-- begin DATASET CONTENT --

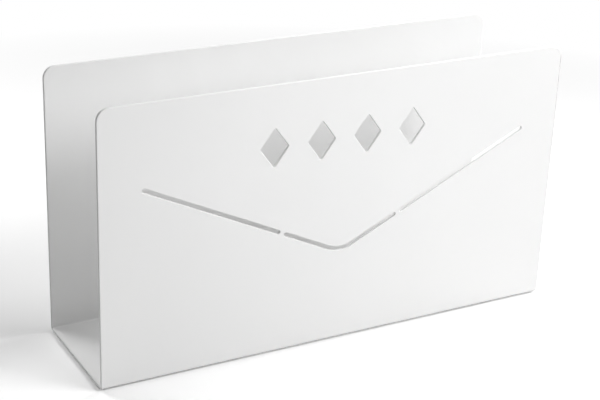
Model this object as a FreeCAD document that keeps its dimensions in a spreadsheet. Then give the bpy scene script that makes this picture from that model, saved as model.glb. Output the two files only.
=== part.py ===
"""Desk letter holder folded from one sheet of steel, standing on four thin anti-slip pads.

Frame: X along the width, front panel towards -Y, +Z up, origin under the middle of the
holder on the surface that it stands on. Millimetres and degrees.
"""
import FreeCAD, Part
import math
import os
import Sketcher

os.makedirs("parts", exist_ok=True)
doc = FreeCAD.newDocument("letter_holder")

# Driving dimensions: name, value, what it measures
DIMENSIONS = (
    ("body_width", 250.0, "length of the holder, end to end"),
    ("body_depth", 68.0, "over the outer faces of the two panels"),
    ("panel_height", 137.5, "underside of the fold to the top edges"),
    ("sheet_thickness", 1.5, "steel with its coat"),
    ("bend_radius", 1.0, "inside radius of both folds"),
    ("panel_corner_radius", 6.0, "top corners of both panels"),
    ("edge_radius", 0.5, "softening of the sheet's outline by deburring and coating"),
    ("edge_radius_share", 0.4, "largest share of the sheet that it may take"),
    ("fold_radius_share", 0.8, "largest share of the fold's inside radius that it may take"),
    ("slot_width", 2.1, "width of the flap line"),
    ("flap_slope", 25.3, "angle of the flap line to the level"),
    ("flap_side_margin", 22.0, "side edge of the panel to the end of the flap line"),
    ("flap_end_drop", 41.0, "top edge of the panel to the end of the flap line"),
    ("flap_point_radius", 14.0, "centre line of the flap line at its point"),
    ("bridge_offset", 32.3, "middle of the panel to the middle of each bridge"),
    ("bridge_width", 2.6, "steel left standing in each bridge"),
    ("cutout_width", 15.0, "lozenge, side to side"),
    ("cutout_height", 20.0, "lozenge, top to bottom"),
    ("cutout_corner_radius", 0.9, "corners of each lozenge"),
    ("cutout_pitch", 25.0, "from one lozenge to the next"),
    ("cutout_count", 4, "lozenges in the row"),
    ("cutout_drop", 20.5, "top edge of the panel to the tops of the lozenges"),
    ("pad_diameter", 10.0, "anti-slip pad"),
    ("pad_thickness", 0.5, "anti-slip pad, glued under the fold"),
    ("pad_rim", 0.15, "bevelled lower rim of the pad"),
    ("pad_rim_share", 0.4, "largest share of the pad's thickness that it may take"),
    ("pad_side_inset", 14.0, "side edge of the holder to the middle of a pad"),
    ("pad_panel_inset", 14.0, "outer face of a panel to the middle of a pad"),
)
size = {name: value for name, value, meaning in DIMENSIONS}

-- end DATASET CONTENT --

## [JOB]
List every line above containing the word "that".

## [COMPLETE OUTPUT]
Model this object as a FreeCAD document that keeps its dimensions in a spreadsheet. Then give the bpy scene script that makes this picture from that model, saved as model.glb. Output the two files only.
holder on the surface that it stands on. Millimetres and degrees.
    ("edge_radius_share", 0.4, "largest share of the sheet that it may take"),
    ("fold_radius_share", 0.8, "largest share of the fold's inside radius that it may take"),
    ("pad_rim_share", 0.4, "largest share of the pad's thickness that it may take"),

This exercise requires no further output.